▶ **Stored data**:
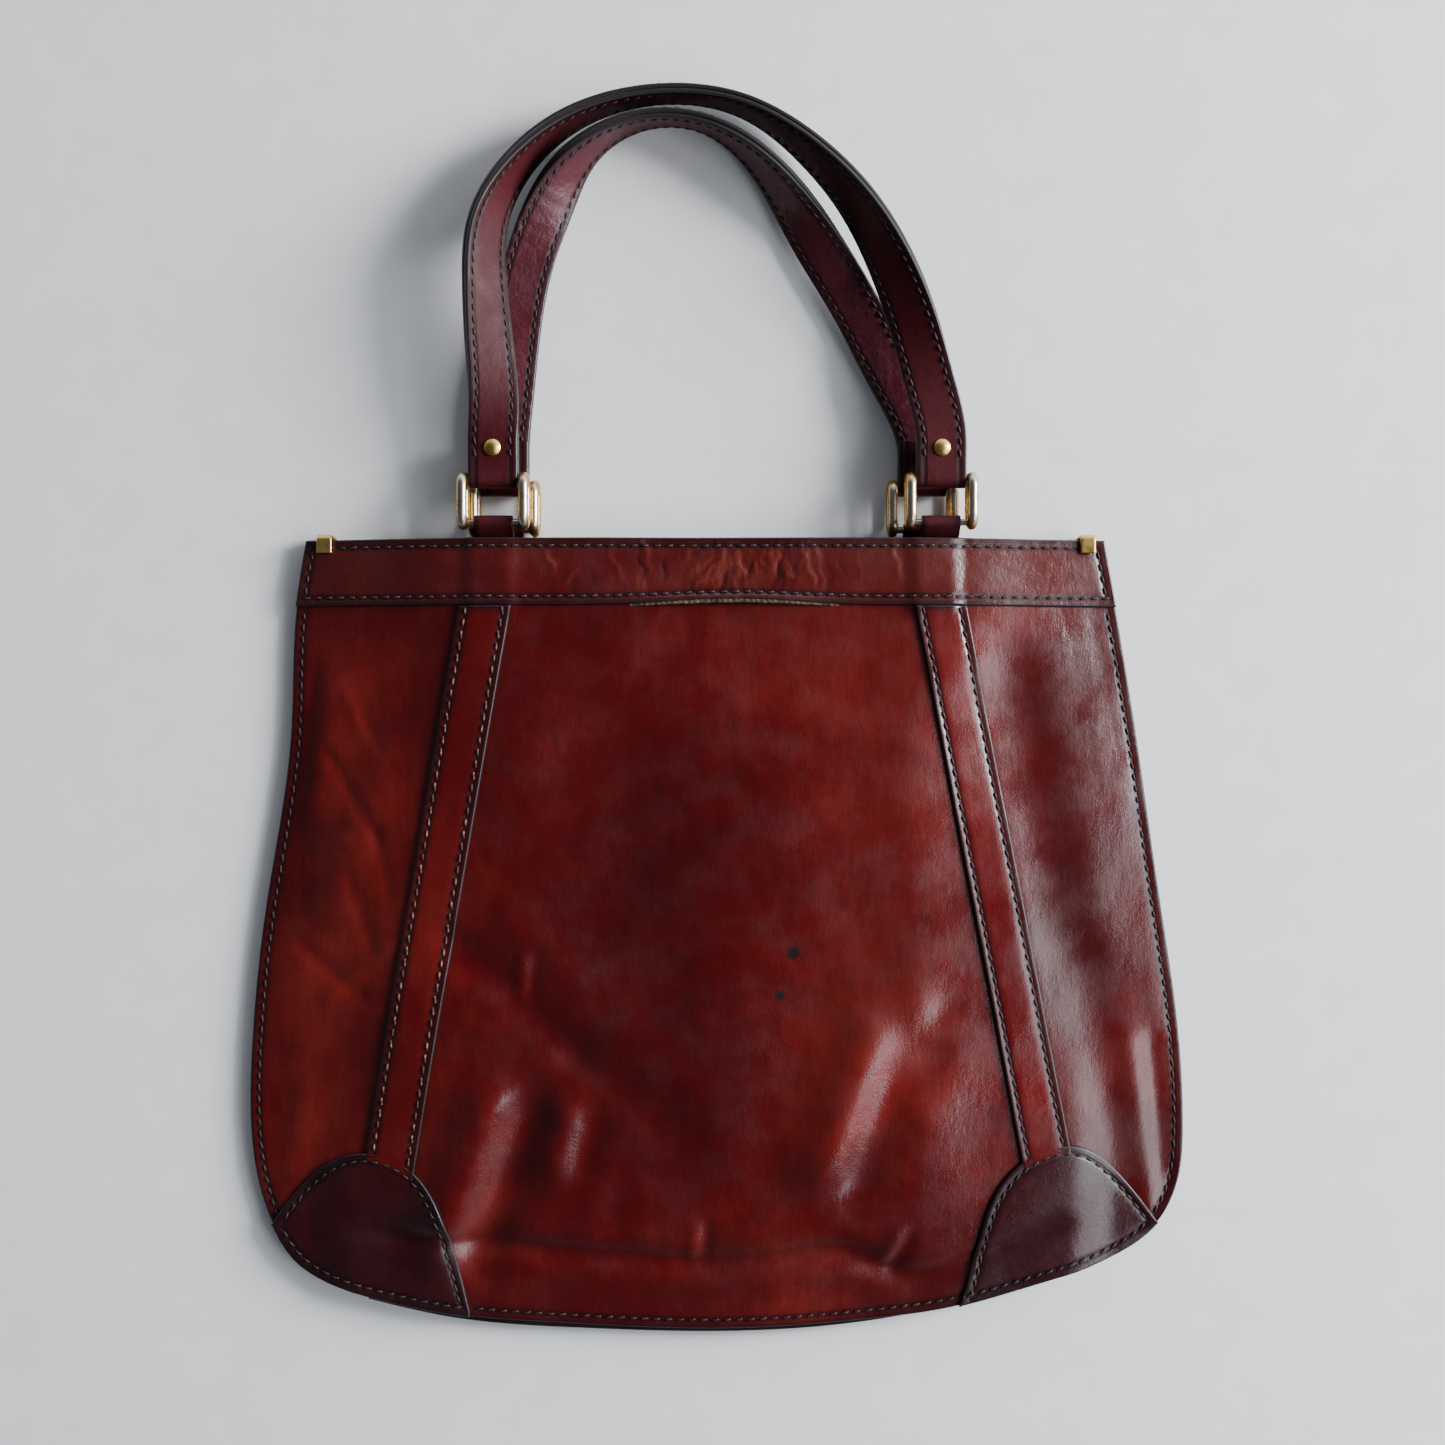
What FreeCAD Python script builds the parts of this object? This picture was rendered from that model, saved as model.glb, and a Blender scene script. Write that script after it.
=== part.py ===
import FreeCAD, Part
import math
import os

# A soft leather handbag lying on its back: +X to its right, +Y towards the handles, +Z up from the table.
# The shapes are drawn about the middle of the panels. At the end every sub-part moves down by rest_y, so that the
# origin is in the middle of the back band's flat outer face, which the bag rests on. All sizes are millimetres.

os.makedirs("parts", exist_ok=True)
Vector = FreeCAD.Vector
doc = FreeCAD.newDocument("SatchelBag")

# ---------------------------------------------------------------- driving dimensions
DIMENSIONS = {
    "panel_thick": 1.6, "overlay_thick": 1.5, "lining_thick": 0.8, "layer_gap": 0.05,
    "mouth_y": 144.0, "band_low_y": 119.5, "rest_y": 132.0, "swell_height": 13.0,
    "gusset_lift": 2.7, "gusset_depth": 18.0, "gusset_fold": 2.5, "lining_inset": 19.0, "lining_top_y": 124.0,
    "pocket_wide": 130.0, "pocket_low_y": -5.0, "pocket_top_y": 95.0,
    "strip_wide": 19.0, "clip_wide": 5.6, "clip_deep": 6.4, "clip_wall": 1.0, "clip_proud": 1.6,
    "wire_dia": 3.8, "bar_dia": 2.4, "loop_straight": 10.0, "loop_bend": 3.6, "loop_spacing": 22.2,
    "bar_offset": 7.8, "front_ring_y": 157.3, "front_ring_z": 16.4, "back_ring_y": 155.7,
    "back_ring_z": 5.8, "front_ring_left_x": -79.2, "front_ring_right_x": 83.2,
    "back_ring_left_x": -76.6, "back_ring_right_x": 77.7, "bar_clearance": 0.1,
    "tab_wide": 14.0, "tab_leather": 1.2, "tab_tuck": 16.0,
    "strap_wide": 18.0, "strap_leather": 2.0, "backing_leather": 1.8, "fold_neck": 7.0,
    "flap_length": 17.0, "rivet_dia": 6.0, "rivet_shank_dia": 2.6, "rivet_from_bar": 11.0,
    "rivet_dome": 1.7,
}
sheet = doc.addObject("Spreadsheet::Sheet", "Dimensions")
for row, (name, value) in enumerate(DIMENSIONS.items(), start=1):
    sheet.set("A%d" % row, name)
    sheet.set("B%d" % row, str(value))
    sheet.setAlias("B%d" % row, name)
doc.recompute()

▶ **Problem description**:
Go through the listing and print each line exactly as it appears.

▶ **Expected output**:
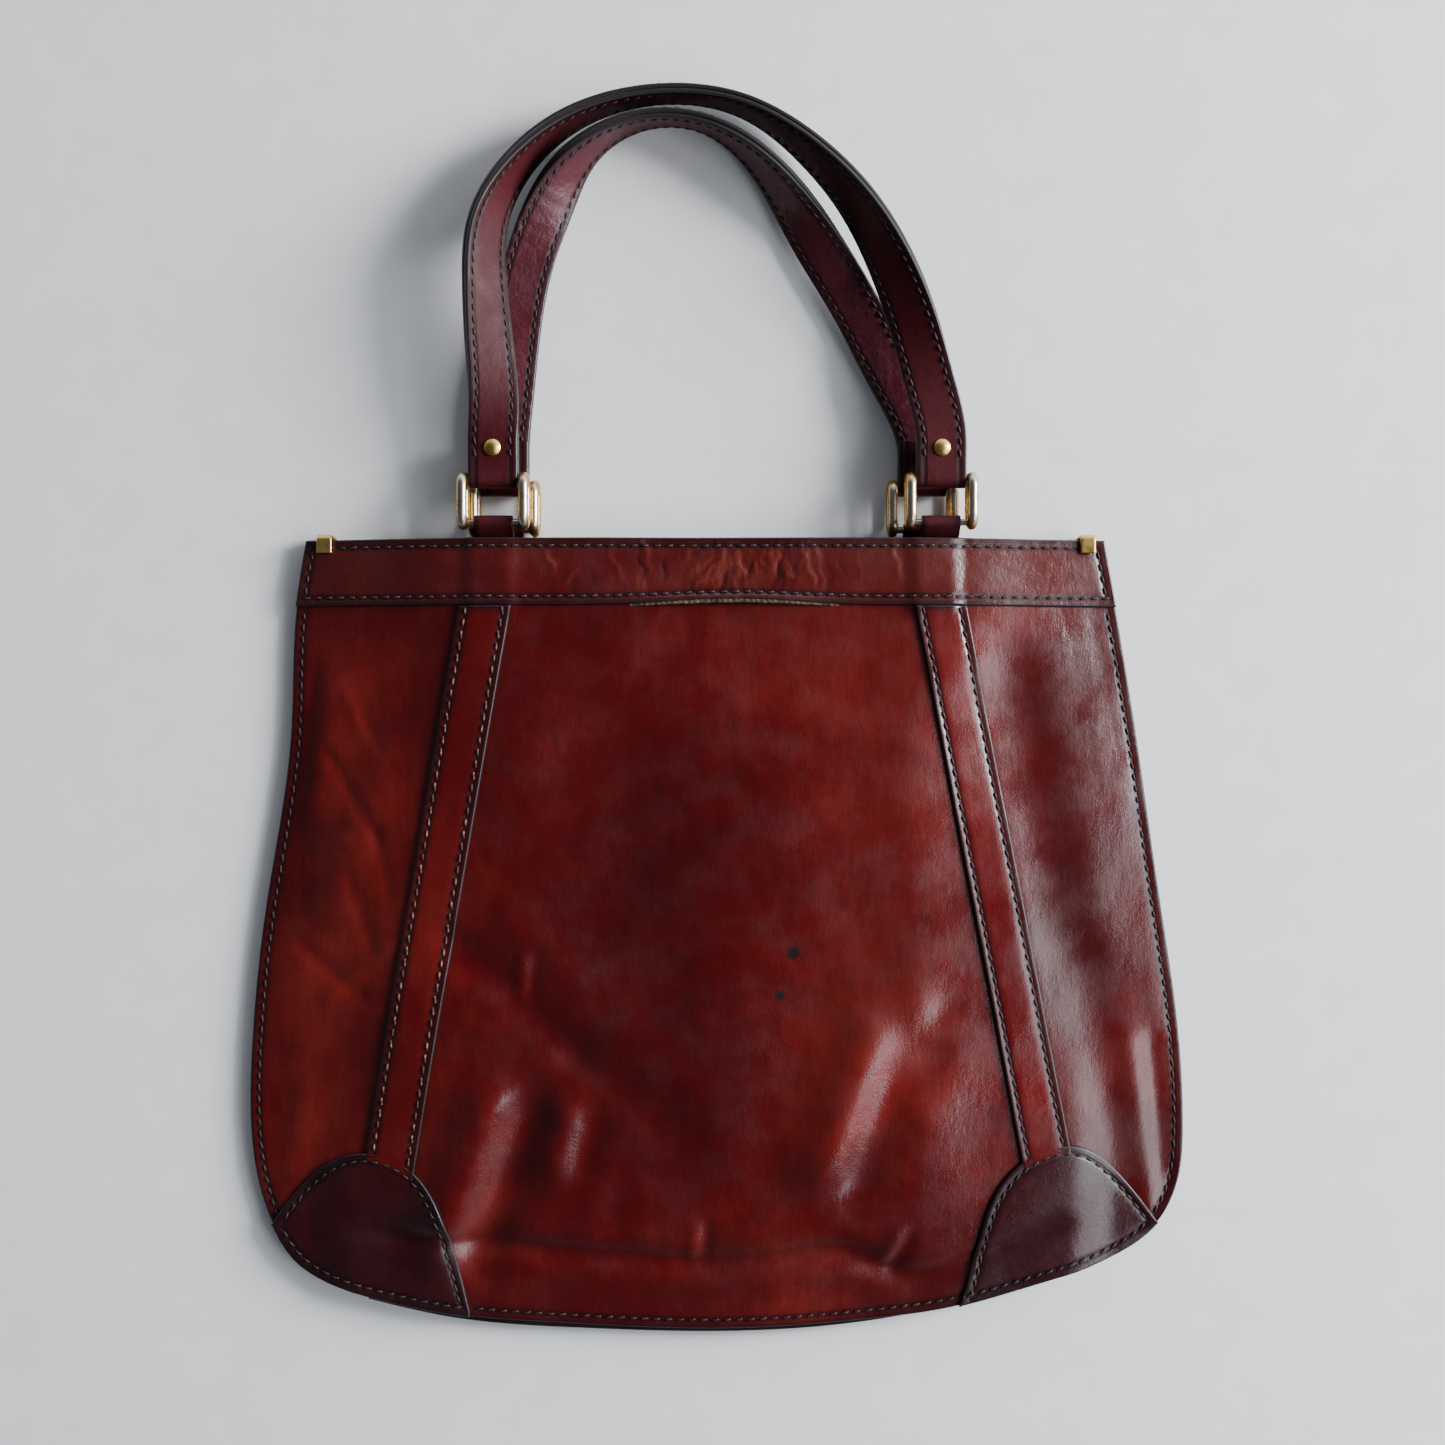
What FreeCAD Python script builds the parts of this object? This picture was rendered from that model, saved as model.glb, and a Blender scene script. Write that script after it.
=== part.py ===
import FreeCAD, Part
import math
import os

# A soft leather handbag lying on its back: +X to its right, +Y towards the handles, +Z up from the table.
# The shapes are drawn about the middle of the panels. At the end every sub-part moves down by rest_y, so that the
# origin is in the middle of the back band's flat outer face, which the bag rests on. All sizes are millimetres.

os.makedirs("parts", exist_ok=True)
Vector = FreeCAD.Vector
doc = FreeCAD.newDocument("SatchelBag")

# ---------------------------------------------------------------- driving dimensions
DIMENSIONS = {
    "panel_thick": 1.6, "overlay_thick": 1.5, "lining_thick": 0.8, "layer_gap": 0.05,
    "mouth_y": 144.0, "band_low_y": 119.5, "rest_y": 132.0, "swell_height": 13.0,
    "gusset_lift": 2.7, "gusset_depth": 18.0, "gusset_fold": 2.5, "lining_inset": 19.0, "lining_top_y": 124.0,
    "pocket_wide": 130.0, "pocket_low_y": -5.0, "pocket_top_y": 95.0,
    "strip_wide": 19.0, "clip_wide": 5.6, "clip_deep": 6.4, "clip_wall": 1.0, "clip_proud": 1.6,
    "wire_dia": 3.8, "bar_dia": 2.4, "loop_straight": 10.0, "loop_bend": 3.6, "loop_spacing": 22.2,
    "bar_offset": 7.8, "front_ring_y": 157.3, "front_ring_z": 16.4, "back_ring_y": 155.7,
    "back_ring_z": 5.8, "front_ring_left_x": -79.2, "front_ring_right_x": 83.2,
    "back_ring_left_x": -76.6, "back_ring_right_x": 77.7, "bar_clearance": 0.1,
    "tab_wide": 14.0, "tab_leather": 1.2, "tab_tuck": 16.0,
    "strap_wide": 18.0, "strap_leather": 2.0, "backing_leather": 1.8, "fold_neck": 7.0,
    "flap_length": 17.0, "rivet_dia": 6.0, "rivet_shank_dia": 2.6, "rivet_from_bar": 11.0,
    "rivet_dome": 1.7,
}
sheet = doc.addObject("Spreadsheet::Sheet", "Dimensions")
for row, (name, value) in enumerate(DIMENSIONS.items(), start=1):
    sheet.set("A%d" % row, name)
    sheet.set("B%d" % row, str(value))
    sheet.setAlias("B%d" % row, name)
doc.recompute()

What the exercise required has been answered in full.